13, 1888, he is full of laudatory appreciations of Milton's genius. Thus he says: "Shakespeare and Milton - he who wishes to keep his standard of excellence high, cannot choose two better objects of regard and honor." Again: "If to our English race an inadequate sense for perfection of work is a real danger, if the discipline of respect for a high and flawless excellence is peculiarly needed by us, Milton is of all our gifted men the best lesson, the most salutary influence. In the sure and flawless perfection of his rhythm and diction he is as admirable as Virgil or Dante, and in this respect he is unique amongst us. No one else in English literature and art possesses the like distinction." And again: "Milton, from one end of Paradise Lost to the other, is in his diction and rhythm constantly a great artist in the great style. Whatever may be said as to the subject of his poem, as to the conditions under which he received his subject and treated it, that praise, at any rate, is assured to him."

It may be remarked in passing that, when Arnold speaks of "the sure and flawless perfection of his rhythm and diction," he is at variance with such critics, not only as Addison, but as Dryden, as Johnson, and as Landor. Dryden charges Milton with running" into a flat thought, sometimes for a hundred lines together." Johnson remarks: "His play on words, in which he delights too often; his equivocations, which Bentley endeavors to defend by the example of the ancients; his unnecessary and ungraceful use of terms of art; it is not necessary to mention, because they are easily remarked, and generally censured." Though it is true he adds, "And at last bear so little proportion to the whole that they scarcely deserve the attention of a critic." The criticisms of Landor occupy considerable space in the Conversation between himself and Southey. No one of these distinguished authors goes so far as to say, with Arnold, " From style really high and pure Milton never departs." 'Never'

is an emphatic word, yet one that could easily be condoned in most writers; it strikes us with surprise only as coming from a critic who, speaking of such as have made a certain degree of progress in the intellectual life, calmly adds, "At this stage, rhetoric, even when it is so good as Macaulay's, dissatisfies."
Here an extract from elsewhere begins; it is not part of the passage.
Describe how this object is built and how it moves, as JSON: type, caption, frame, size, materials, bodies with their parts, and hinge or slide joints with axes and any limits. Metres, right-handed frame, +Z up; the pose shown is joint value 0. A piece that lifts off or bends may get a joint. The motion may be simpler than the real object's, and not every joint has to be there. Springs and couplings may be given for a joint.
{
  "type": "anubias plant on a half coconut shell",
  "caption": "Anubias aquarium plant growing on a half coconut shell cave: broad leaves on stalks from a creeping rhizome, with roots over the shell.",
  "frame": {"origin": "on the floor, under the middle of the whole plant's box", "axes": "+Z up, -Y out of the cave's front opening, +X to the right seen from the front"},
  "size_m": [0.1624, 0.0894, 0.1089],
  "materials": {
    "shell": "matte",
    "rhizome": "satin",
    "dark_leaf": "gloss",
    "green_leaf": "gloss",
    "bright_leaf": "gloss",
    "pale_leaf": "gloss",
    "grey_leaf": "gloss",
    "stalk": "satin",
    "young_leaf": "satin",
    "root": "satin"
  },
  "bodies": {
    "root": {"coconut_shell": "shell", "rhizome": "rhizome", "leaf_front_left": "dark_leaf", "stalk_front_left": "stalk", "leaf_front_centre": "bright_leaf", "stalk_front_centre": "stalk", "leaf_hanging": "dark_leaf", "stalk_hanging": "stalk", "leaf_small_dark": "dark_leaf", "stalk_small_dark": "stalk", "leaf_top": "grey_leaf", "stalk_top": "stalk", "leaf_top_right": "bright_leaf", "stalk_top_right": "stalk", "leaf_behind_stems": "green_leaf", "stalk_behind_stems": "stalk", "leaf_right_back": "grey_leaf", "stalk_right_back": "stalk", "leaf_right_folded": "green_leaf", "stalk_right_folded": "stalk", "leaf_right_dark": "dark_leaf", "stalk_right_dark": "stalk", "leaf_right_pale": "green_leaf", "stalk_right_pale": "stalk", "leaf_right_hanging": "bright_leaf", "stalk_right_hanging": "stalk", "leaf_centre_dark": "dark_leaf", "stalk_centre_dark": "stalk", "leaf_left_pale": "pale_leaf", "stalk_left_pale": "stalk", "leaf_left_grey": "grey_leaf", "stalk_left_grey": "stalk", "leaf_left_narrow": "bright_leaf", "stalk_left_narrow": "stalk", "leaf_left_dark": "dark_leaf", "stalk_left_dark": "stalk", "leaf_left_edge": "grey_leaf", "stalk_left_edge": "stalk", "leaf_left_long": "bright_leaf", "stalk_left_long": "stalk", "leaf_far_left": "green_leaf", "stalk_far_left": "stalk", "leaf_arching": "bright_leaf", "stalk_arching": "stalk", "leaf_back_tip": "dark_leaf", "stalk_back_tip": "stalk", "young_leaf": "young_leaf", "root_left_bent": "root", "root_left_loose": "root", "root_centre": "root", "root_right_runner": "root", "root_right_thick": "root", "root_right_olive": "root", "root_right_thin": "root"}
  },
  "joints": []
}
Arnold begins that part of his article which is concerned with Addison by saying: "This is the fault of Addison's Miltonic criticism, once so celebrated; it rests almost entirely upon convention." If we are seriously to consider the animadversions which follow, we are disposed to inquire at the outset regarding the sense in which the word ' convention' is used. But we are not left wholly in the dark by Arnold himself. Thus he tells us, for instance, after three or four pages of disquisition, that "the great merit of Johnson's criticism on Milton is that from rhetoric and convention it is free." We may therefore obtain assistance in discovering Arnold's sense of the word 'convention' by examining Johnson's criticism, seeing what it contains, and deliberately assuring ourselves that whatever we find in it is at least free from the odious blot of conventionality.
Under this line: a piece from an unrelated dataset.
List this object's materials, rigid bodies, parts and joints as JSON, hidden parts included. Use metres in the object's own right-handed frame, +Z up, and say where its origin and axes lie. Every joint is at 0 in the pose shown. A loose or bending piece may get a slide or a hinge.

Turning, then, to Johnson's remarks on Paradise Lost, we observe, first of all, that he calls it " a poem which, considered with respect to design, may claim the first place, and, with respect to performance, the second, among the productions of the human mind." We shall be somewhat surprised, on again referring to Arnold's essay, to discover that he criticizes Addison for the opinion that "the Paradise Lost is looked upon by the best judges as the greatest production, or at least the noblest work of genius in our language, and therefore deserves to be set before an English reader in its full beauty." To an unsophisticated understanding it would seem that Addison claims rather less for the poem than Johnson. But Johnson's criticism is devoid of convention, according to Matthew Arnold. May we not therefore assume that Addison is blameless on this score?